WHAT YOU NEED TO DO
From the entries below, gather every line containing the string "with".

MATERIAL SHOWN
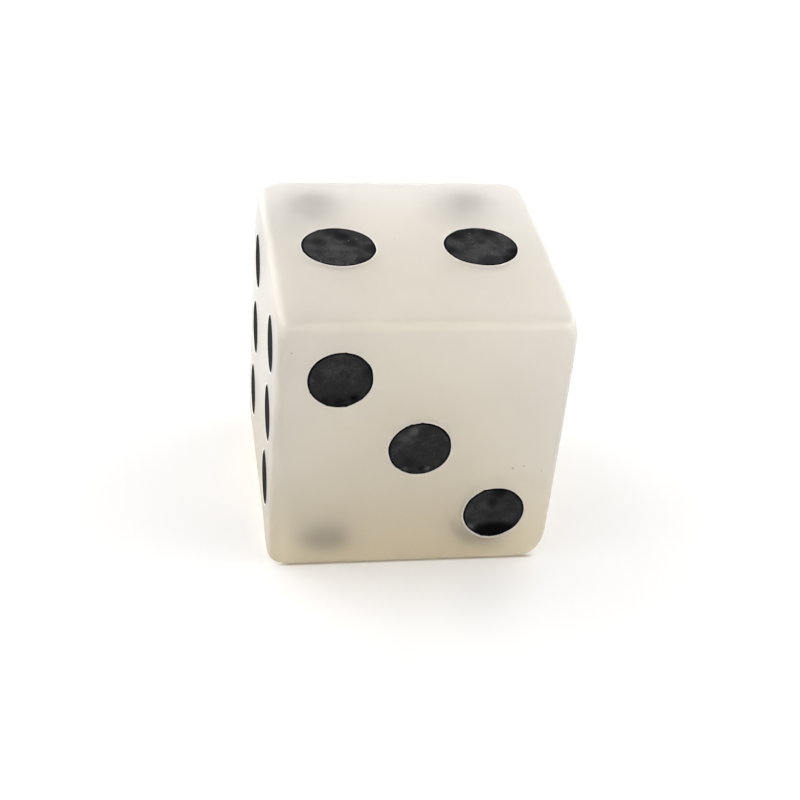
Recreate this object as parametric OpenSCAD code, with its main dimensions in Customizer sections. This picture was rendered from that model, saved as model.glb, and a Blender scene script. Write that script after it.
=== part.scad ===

* * *

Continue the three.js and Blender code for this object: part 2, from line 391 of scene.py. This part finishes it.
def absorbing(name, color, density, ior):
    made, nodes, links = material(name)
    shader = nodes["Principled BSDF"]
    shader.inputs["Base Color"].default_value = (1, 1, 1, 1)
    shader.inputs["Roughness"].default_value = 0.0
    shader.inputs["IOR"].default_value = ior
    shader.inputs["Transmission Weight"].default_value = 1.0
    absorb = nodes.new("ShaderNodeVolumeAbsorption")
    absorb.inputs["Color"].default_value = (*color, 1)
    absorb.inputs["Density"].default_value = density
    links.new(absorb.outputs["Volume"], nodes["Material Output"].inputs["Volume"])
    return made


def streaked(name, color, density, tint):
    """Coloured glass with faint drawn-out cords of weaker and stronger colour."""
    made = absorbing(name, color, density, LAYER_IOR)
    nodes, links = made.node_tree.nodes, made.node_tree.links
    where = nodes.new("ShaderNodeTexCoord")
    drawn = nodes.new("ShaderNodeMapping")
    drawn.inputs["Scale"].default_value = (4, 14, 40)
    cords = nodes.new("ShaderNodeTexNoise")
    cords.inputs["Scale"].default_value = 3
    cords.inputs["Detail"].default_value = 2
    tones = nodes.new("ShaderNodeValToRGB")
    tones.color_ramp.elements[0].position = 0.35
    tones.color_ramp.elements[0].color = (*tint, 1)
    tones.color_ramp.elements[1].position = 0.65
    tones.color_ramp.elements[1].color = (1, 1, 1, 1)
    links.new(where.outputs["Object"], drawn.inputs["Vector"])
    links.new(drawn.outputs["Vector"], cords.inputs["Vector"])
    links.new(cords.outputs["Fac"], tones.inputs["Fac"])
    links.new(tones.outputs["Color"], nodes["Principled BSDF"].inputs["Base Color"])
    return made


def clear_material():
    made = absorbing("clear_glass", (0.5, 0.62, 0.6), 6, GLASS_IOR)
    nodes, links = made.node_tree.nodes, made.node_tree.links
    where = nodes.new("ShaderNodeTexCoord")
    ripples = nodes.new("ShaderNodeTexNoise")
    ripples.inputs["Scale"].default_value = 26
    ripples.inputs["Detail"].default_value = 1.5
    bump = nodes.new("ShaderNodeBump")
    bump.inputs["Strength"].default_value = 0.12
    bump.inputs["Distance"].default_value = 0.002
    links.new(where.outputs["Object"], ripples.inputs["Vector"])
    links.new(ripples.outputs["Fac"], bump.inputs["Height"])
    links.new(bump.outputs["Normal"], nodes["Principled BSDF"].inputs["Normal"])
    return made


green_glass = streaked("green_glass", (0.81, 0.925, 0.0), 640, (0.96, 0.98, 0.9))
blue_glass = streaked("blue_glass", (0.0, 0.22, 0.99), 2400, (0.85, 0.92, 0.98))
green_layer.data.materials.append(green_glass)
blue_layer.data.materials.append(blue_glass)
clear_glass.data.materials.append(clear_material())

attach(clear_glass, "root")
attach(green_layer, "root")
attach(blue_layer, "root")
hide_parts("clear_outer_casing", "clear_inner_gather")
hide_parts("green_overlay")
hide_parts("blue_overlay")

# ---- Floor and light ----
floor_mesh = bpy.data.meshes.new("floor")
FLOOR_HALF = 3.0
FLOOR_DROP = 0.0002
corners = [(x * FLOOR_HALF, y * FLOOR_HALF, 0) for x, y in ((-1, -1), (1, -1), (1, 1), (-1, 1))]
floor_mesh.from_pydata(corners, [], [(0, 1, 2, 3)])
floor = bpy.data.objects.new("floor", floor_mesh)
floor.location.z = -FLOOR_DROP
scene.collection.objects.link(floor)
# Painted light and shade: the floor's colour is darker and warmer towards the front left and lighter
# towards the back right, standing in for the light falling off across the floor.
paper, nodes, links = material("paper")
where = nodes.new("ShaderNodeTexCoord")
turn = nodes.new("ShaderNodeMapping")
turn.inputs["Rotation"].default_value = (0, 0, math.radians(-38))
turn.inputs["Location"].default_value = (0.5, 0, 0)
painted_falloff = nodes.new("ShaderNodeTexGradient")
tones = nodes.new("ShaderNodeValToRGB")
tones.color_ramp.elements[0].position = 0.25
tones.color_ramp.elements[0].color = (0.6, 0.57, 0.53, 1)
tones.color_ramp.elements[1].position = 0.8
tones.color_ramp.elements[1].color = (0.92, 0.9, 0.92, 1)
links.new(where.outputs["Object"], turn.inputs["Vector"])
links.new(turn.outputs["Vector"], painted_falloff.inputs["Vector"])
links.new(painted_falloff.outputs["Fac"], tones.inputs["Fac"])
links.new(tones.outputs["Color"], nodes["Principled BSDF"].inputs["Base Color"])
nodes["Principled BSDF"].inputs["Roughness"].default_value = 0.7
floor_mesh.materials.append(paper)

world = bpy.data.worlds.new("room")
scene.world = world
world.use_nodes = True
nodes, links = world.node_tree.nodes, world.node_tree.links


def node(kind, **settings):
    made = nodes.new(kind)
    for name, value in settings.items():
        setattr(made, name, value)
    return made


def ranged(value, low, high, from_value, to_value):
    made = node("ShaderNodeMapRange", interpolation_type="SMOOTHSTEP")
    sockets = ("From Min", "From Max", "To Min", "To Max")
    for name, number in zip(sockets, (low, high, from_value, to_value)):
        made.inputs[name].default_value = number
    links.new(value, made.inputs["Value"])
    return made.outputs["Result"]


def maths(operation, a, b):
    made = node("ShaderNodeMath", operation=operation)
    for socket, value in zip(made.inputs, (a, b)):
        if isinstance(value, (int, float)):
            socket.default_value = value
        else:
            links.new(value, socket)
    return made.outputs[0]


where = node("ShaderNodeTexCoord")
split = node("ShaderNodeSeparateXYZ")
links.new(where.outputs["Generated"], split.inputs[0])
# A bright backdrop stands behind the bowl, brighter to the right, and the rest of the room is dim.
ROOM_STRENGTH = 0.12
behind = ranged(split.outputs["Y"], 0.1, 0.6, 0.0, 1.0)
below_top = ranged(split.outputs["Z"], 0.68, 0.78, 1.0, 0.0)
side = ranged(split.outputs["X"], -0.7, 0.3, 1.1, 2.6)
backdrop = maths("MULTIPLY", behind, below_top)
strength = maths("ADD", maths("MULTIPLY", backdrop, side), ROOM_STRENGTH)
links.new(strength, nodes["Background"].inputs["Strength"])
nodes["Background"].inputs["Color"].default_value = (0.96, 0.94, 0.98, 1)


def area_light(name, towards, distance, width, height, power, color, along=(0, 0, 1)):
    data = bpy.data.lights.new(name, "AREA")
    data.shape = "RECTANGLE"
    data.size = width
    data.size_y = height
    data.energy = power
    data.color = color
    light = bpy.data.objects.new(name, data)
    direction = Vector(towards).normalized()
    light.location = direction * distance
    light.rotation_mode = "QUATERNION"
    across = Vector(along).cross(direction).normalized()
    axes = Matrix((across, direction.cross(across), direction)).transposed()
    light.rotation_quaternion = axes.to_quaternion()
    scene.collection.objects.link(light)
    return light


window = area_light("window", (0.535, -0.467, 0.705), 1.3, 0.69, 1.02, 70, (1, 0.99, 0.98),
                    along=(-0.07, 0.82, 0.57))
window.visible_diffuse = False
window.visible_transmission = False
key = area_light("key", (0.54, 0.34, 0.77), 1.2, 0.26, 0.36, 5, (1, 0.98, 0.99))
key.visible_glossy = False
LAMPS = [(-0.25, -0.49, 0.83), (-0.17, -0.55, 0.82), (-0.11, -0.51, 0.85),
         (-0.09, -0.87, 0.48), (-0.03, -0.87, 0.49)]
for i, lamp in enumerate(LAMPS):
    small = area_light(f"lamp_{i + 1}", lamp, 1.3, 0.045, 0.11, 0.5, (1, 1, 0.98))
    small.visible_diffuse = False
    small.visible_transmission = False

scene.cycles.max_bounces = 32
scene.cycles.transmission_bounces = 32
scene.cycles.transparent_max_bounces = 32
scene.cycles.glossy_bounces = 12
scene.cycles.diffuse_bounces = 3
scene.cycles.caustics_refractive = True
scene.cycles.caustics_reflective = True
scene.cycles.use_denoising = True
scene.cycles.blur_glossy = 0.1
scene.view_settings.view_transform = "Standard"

COMPLETE OUTPUT
Recreate this object as parametric OpenSCAD code, with its main dimensions in Customizer sections. This picture was rendered from that model, saved as model.glb, and a Blender scene script. Write that script after it.
    """Coloured glass with faint drawn-out cords of weaker and stronger colour."""